Thanks in part to a zealotry that wraps itself in the guise of prohibiting public funding for abortions in any way, shape or form, many women in the military are unable to get basic reproductive health care, even if they become victims of sexual assault. Now two Democratic senators are trying to change that rule by introducing the Military Access to Reproductive Care and Health (MARCH) for Military Women Act.

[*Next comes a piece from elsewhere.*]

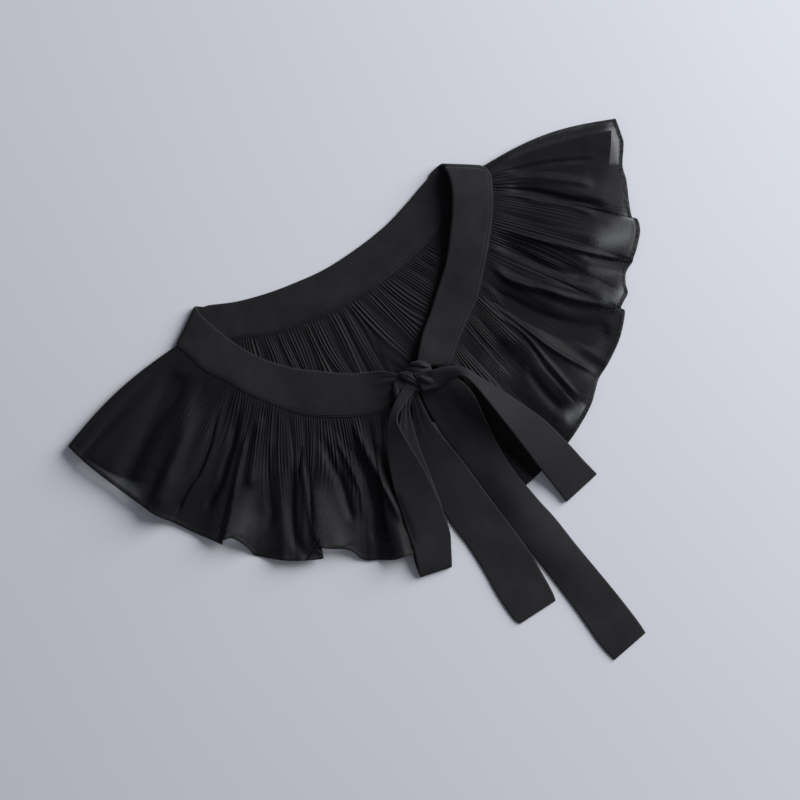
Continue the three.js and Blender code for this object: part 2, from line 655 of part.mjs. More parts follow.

Sen. Kirsten Gillibrand (D-N.Y.) and Rep. Louise Slaughter (D-N.Y.) recently introduced legislation (H.R. 2085) — the Military Access to Reproductive Care and Health (MARCH) for Military Women Act — that would allow servicewomen to use private funds to obtain abortion care at military health facilities and lift the ban that denies U.S. servicewomen and dependents insurance coverage for abortion services in cases of rape or incest, the Washington Independent reports. Under a policy first put in place during the Reagan administration, the provision of abortion services is prohibited at Department of Defense facilities, even if women use their own money to pay for the procedure. As a result, servicewomen must use local facilities or request combat leave to travel out of the country for abortion care (Resnick, Washington Independent, 6/7). In countries such as Afghanistan and Iraq, there are no local facilities where women can obtain safe abortion care, according to Gillibrand spokesperson Bethany Lesser (Tumulty, Air Force Times/USA Today, 6/6).
To deny a woman access to legal, safe reproductive health care, even if that woman pays out of pocket, and even if she is the victim of sexual assault, is beyond the pale. We need to treat the women who serve our country with respect, not deny them basic rights over bodily autonomy.